Document Type

Article

Publication Date

Summer 8-5-2009

Journal Title

An International Journal of Research and Policy

Abstract

The current investigation extends previous work on citizens' perceptions of police performance. It examines the origins of between-community differences in concerned citizens' judgments that police are responding sufficiently to a local social problem. The problem is local unsupervised teen groups, a key indicator for both the revised systemic social disorganization perspective and the incivilities thesis. Four theoretical perspectives predict ecological determinants of these shared judgments.

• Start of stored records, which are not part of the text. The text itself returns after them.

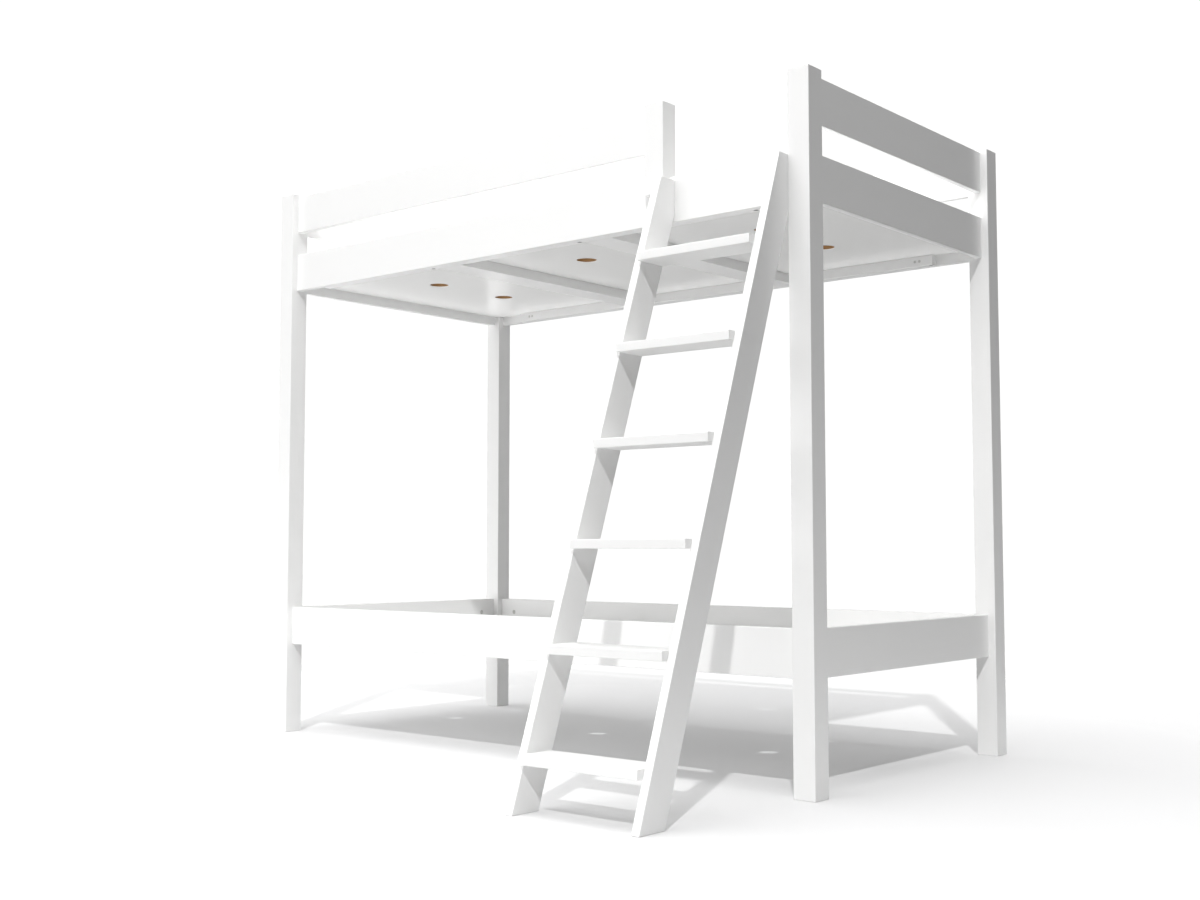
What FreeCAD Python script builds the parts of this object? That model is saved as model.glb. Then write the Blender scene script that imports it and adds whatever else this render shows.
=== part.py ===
import FreeCAD, Part
import Sketcher
import os
import re

# Bunk bed with a fixed slanted ladder, white lacquered pine, for two 1900 x 900 mattresses.
# Millimetres, +Z up. The origin is on the floor, under the middle of the whole object's box.
# +X runs along the bed from the plain end to the ladder end, +Y runs from the ladder side to the rear.

# Driving sizes: alias, value, meaning. Every size below is a formula of these.
SIZES = [
    ("bed_length", 2020, "over the posts, along X"),
    ("bed_width", 1020, "over the posts, along Y"),
    ("post_height", 1735, "floor to post top"),
    ("post_side", 60, "square section of every post"),
    ("board_height", 118, "rails and guards"),
    ("board_thick", 18, "rails and guards"),
    ("lower_rail_z", 277, "underside of the lower rails"),
    ("upper_rail_z", 1418, "underside of the upper rails"),
    ("guard_z", 1609, "underside of the guards"),
    ("edge_round", 1.5, "eased edges of posts and boards"),
    ("guard_post_depth", 53, "guard post, across the bed"),
    ("guard_post_lap", 42, "how far the guard post laps down over the front rail"),
    ("lap_gap", 0.3, "clearance of the guard post's slot on each face of the rail"),
    ("ledger_height", 30, "ledgers and cross-beams, flush with the rail's underside"),
    ("ledger_depth", 24, "ledger, across the bed"),
    ("ledger_inset", 176, "ledger's end from the bed's end"),
    ("beam_width", 92, "cross-beam, along X"),
    ("beam_pitch", 580, "cross-beam to cross-beam"),
    ("beam_shift", 11, "both cross-beams from their even places, towards the ladder end"),
    ("panel_thick", 18, "base panels"),
    ("panel_past_beam", 10, "end of the middle base panel, past half the cross-beams' pitch"),
    ("panel_gap", 5, "base panel edge to the rail's inner face"),
    ("panel_joint_gap", 2, "between two base panels"),
    ("post_notch_gap", 2, "base panel corner notch to the post"),
    ("vent_diameter", 60, "ventilation hole"),
    ("vent_pitch", 642, "ventilation hole to ventilation hole, along X"),
    ("vent_offset", 152, "ventilation hole from the middle of its pair, along Y"),
    ("vent_shift", 5, "middle of each pair from the bed's long centre line, towards the rear"),
    ("ladder_width", 378, "over the stiles, between guard post and corner post"),
    ("ladder_slope", 0.353, "run of the stile for each unit of rise"),
    ("stile_width", 82, "square to the stile's long edges"),
    ("stile_thick", 22, "along X"),
    ("stile_seat", 22, "lowest touch of the stile on the rail, above the rail's underside"),
    ("stile_drop", 9, "top of the stile below the top of the rail"),
    ("tread_first", 108, "underside of the lowest tread"),
    ("tread_pitch", 237.3, "tread to tread"),
    ("tread_thick", 22, "tread"),
    ("tread_proud", 16, "tread nosing in front of the stile"),
    ("dowel_diameter", 8, "wooden dowel"),
    ("dowel_in_board", 30, "dowel depth in a board's end"),
    ("dowel_spread", 70, "between the two dowels of a board's end"),
    ("bore_margin", 1, "wood left between two crossing bores in a post"),
    ("bore_gap", 0.15, "radial clearance of every bore"),
    ("bore_end_gap", 1, "free length at each end of a blind bore"),
    ("stud_diameter", 7, "connector stud"),
    ("nut_diameter", 15, "round connector nut"),
    ("nut_reach", 63, "nut axis from the post's face"),
    ("nut_height", 71, "nut and stud axis above the board's underside"),
    ("nut_skin", 3.5, "wood left behind the nut"),
    ("screw_diameter", 4.5, "screw shank"),
    ("screw_head", 9, "countersunk head"),
    ("screw_head_height", 3, "countersunk head"),
    ("screw_tip_gap", 4, "wood left in front of a screw's tip"),
    ("pair_spread", 14, "between the two screws of a ledger fixing"),
    ("ledger_fix_end", 49, "ledger fixing from the ledger's end"),
    ("guard_post_screw_spread", 24, "between the two screws of the guard post"),
    ("nut_slot", 1.5, "screwdriver slot of a nut, its width"),
    ("nut_slot_depth", 2, "screwdriver slot of a nut"),
    ("cam_diameter", 13.5, "cam in the underside of a ledger"),
    ("cam_height", 12, "cam"),
    ("cam_recess", 1.5, "cam above the ledger's underside"),
    ("cam_stud_diameter", 6, "stud that a cam grips"),
    ("cam_stud_in_rail", 11, "depth of a cam's stud in the rail"),
    ("cam_end", 10, "outermost cam from the ledger's ladder end"),
    ("cam_pitch", 580, "cam to cam"),
    ("tread_dowel_in_stile", 14, "dowel depth in a stile"),
    ("tread_dowel_spread", 40, "between the two dowels of a tread's end"),
    ("long_screw_reach", 46, "screw depth in a stile or a beam's end grain"),
    ("ladder_screw_spread", 30, "between the two screws of a stile"),
]

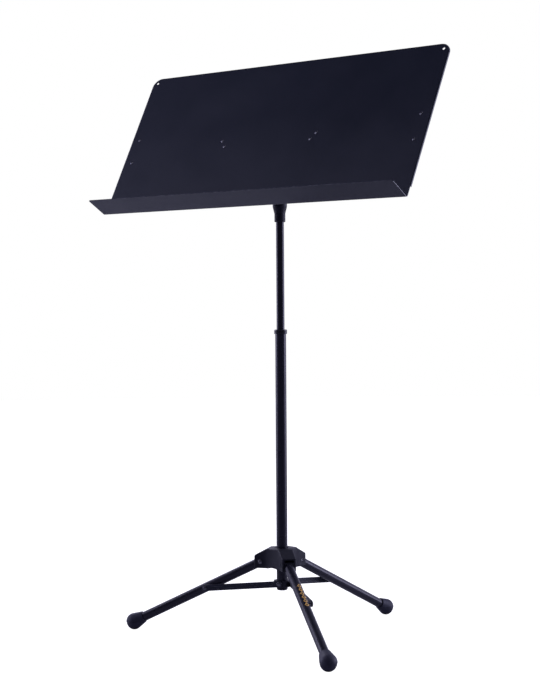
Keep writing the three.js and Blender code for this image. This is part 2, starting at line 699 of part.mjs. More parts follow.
// One wing of the bracket, seen from the front: a tapering arm that ends round its two rivets.
function wing(side, from, to) {
  const [inner, outer] = BRACKET_RIVETS;
  const root = BRACKET_HALF_WIDTH - 4;
  const along = new THREE.Vector2(outer.across - inner.across, outer.up - inner.up).normalize();
  const out = new THREE.Vector2(along.y, -along.x).multiplyScalar(WING_END_RADIUS);
  const corners = [
    [root, -BRACKET_BELOW + 8],
    [inner.across - 0.6 * WING_END_RADIUS, inner.up - 0.8 * WING_END_RADIUS],
    [inner.across + out.x, inner.up + out.y],
    [outer.across + out.x, outer.up + out.y],
    [outer.across - 0.9 * out.x, outer.up - 0.9 * out.y],
    [root, BRACKET_ABOVE],
  ];
  const flat = polygon(side > 0 ? corners : corners.map(([x, z]) => [-x, z]).reverse());
  const discs = BRACKET_RIVETS.map(({ across, up }) =>
    alongY(rod(WING_END_RADIUS, from, to, ROUND)).translate(side * across, 0, up),
  );
  return [upright(flat, from, to), ...discs];
}

function buildBracket(desk) {
  const from = deskBack + GAP;
  const to = from + BRACKET_SHEET;
  const web = box(-BRACKET_HALF_WIDTH, BRACKET_HALF_WIDTH, from, to, -BRACKET_BELOW, BRACKET_ABOVE);
  const joined = [web, ...wing(-1, from, to), ...wing(1, from, to)];
  const earFrom = BLADE_THICKNESS / 2 + 2 * GAP + WASHER_THICKNESS;
  const side = new THREE.Shape();
  side.moveTo(from, BRACKET_ABOVE);
  side.lineTo(from, -BRACKET_BELOW);
  side.absarc(0, 0, EAR_RADIUS, -Math.PI / 3, Math.PI / 3, false);
  for (const x of [earFrom, -earFrom - EAR_THICKNESS]) {
    joined.push(sideways(side, x, x + EAR_THICKNESS, 10));
  }
  const removed = [alongX(rod(TILT_BOLT_RADIUS + GAP, -50, 50, SMALL_ROUND))];
  for (const x of [-1, 1]) {
    for (const { across, up } of BRACKET_RIVETS) {
      removed.push(throughHole(RIVET_RADIUS + GAP, x * across, up));
    }
  }
  piece(desk, "desk_bracket", carve(joined, removed), blackSteel());

  for (const [name, x] of [["left", -1], ["right", 1]]) {
    for (const { name: row, across, up } of BRACKET_RIVETS) {
      const made = alongY(rivet(deskFront, to)).translate(x * across, 0, up);
      piece(desk, `bracket_rivet_${name}_${row}`, made, blackSteel());
    }
  }
}

// ---------------------------------------------------------------- assembly

function buildStand() {
  const whole = new THREE.Group();
  const rearReach = footOut * Math.sin(rad(LEGS[1].azimuth));
  const frontReach = -footOut * Math.sin(rad(LEGS[0].azimuth));
  const stand = group(whole, 0, (frontReach - rearReach) / 2, 0);
  buildLowerTube(stand);
  buildUpperTube(stand);

  const hub = group(stand, 0, 0, legPivotHeight);
  buildHub(hub);
  buildHubLock(hub);
  for (const { name, azimuth } of LEGS) {
    const plane = group(hub);
    plane.rotation.z = rad(azimuth);
    buildLeg(plane, name);
  }

  buildRing(stand);
  for (const { name, azimuth } of LEGS) buildBrace(stand, name, azimuth);

  buildHead(stand);
  const desk = group(stand, 0, 0, tiltHeight);
  desk.rotation.x = -rad(DESK_LEAN);
  buildTiltBolt(desk);
  buildDeskSheet(desk);
  buildStiffeners(desk);
  buildBracket(desk);
  return whole;
}

export default buildStand();
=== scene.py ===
# Orchestra music stand: the finished look of every piece, in the order the stand is put together.
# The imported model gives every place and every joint. Sizes here are in millimetres times MM.
import json
import math

import bpy
from mathutils import Euler, Matrix, Vector


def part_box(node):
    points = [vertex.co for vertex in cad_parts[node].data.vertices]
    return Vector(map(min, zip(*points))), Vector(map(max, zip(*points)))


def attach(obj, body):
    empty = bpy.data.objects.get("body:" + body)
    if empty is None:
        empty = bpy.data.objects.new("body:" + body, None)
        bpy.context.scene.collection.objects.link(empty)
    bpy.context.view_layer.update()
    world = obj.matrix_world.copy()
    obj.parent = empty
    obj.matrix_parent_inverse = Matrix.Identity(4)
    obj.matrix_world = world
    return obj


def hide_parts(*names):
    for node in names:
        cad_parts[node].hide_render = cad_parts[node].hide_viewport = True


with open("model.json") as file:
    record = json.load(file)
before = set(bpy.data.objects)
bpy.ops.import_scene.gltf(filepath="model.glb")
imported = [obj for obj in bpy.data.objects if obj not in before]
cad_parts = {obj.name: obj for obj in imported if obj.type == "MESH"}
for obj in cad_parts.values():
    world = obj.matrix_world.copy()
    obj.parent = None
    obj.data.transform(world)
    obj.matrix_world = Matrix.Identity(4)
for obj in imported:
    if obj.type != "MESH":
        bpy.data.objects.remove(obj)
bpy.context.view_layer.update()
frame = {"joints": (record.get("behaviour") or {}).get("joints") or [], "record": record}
MM = 0.001
joints = {joint["name"]: joint for joint in frame["joints"]}
mounts = {mount["name"]: mount for mount in frame["record"]["mounts"]}


# ---------------------------------------------------------------- floor, light and camera
# A photographer's white room: a pale floor that runs out of view, a surround that is bright behind the
# stand and dark behind the camera, two soft boxes at the sides and three that light floor, top and desk.
pole_x, pole_y = joints["mast_swivel"]["pos_m"][:2]
pole = Matrix.Translation((pole_x, pole_y, 0))
VIEW_TURN = math.radians(35.53)
CAMERA_DISTANCE = 3061.5 * MM
CAMERA_HEIGHT = 645.3 * MM
CAMERA_PAN = math.radians(0.403)
CAMERA_TILT = math.radians(-1.251)
CAMERA_ROLL = math.radians(-0.377)
CAMERA_LENS = 78.38

camera_data = bpy.data.cameras.new("camera")
camera_data.lens = CAMERA_LENS
camera_data.sensor_width = 36
camera_data.clip_end = 60
camera = bpy.data.objects.new("camera", camera_data)
bpy.context.scene.collection.objects.link(camera)
aim = Euler((math.radians(90) + CAMERA_TILT, 0, VIEW_TURN + CAMERA_PAN)).to_matrix().to_4x4()
stand_off = Vector((math.sin(VIEW_TURN), -math.cos(VIEW_TURN), 0)) * CAMERA_DISTANCE
camera_place = Vector((pole_x, pole_y, CAMERA_HEIGHT)) + stand_off
camera.matrix_world = Matrix.Translation(camera_place) @ aim @ Matrix.Rotation(CAMERA_ROLL, 4, "Z")
bpy.context.scene.camera = camera
bpy.context.scene.view_settings.view_transform = "Standard"


def shade(tree, kind, out, inputs=(), **settings):
    """An output socket of a new shader node. Each input is given a value, or a socket that feeds it."""
    node = tree.nodes.new(f"ShaderNode{kind}")
    for label, value in settings.items():
        setattr(node, label, value)
    for label, value in dict(inputs).items():
        if isinstance(value, bpy.types.NodeSocket):
            tree.links.new(value, node.inputs[label])
        else:
            node.inputs[label].default_value = value
    return node.outputs[out] if node.outputs else None


bpy.ops.object.select_all(action="DESELECT")
bpy.ops.mesh.primitive_circle_add(vertices=128, radius=9, fill_type="NGON", location=(0, 0, 0))
floor = bpy.context.object
floor.name = "studio_floor"
floor_paint = bpy.data.materials.new("pale_floor_paint")
floor_paint.use_nodes = True
floor_shader = floor_paint.node_tree.nodes["Principled BSDF"]
floor_shader.inputs["Base Color"].default_value = (0.5, 0.5, 0.54, 1)
floor_shader.inputs["Roughness"].default_value = 0.85
floor_shader.inputs["Specular IOR Level"].default_value = 0.1
floor_shader.inputs["Emission Color"].default_value = (1, 1, 1, 1)
floor_seen = shade(floor_paint.node_tree, "LightPath", "Is Camera Ray")
floor_glow = shade(floor_paint.node_tree, "MapRange", "Result", {"Value": floor_seen})
floor_paint.node_tree.links.new(floor_glow, floor_shader.inputs["Emission Strength"])
floor.data.materials.append(floor_paint)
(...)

Less perceived police responsiveness is anticipated in lower socioeconomic status (SES) police districts by both a political economy and a stratified incivilities perspective; more predominantly minority police districts by a racialized justice perspective; and in higher crime police districts by a proposed extension of Klinger's ecology of policing model. The current work improves upon earlier conflicting work in this area in several ways; most importantly it distinguishes between the perceived need for police and perceived police responsiveness. Survey, census and crime data from Philadelphia were used. Results showed residents concerned about this problem and living in lower SES police districts or higher violent crime police districts judged police as less responsive. Results supported the political economy and stratified incivilities models and to a lesser extent the proposed extension of Klinger's ecology of policing perspective. Implications for broader understandings of community variation in citizens' reactions to police, and for national programmes to improve police responsiveness, were noted.

DOI

DOI: 10.1080/10439461003668492

Published Citation

Taylor, Ralph B., Christopher E. Kelly, and Christopher Salvatore. "Where concerned citizens perceive police as more responsive to troublesome teen groups: Theoretical implications for political economy, incivilities and policing." Policing & Society 20.2 (2010): 143-171.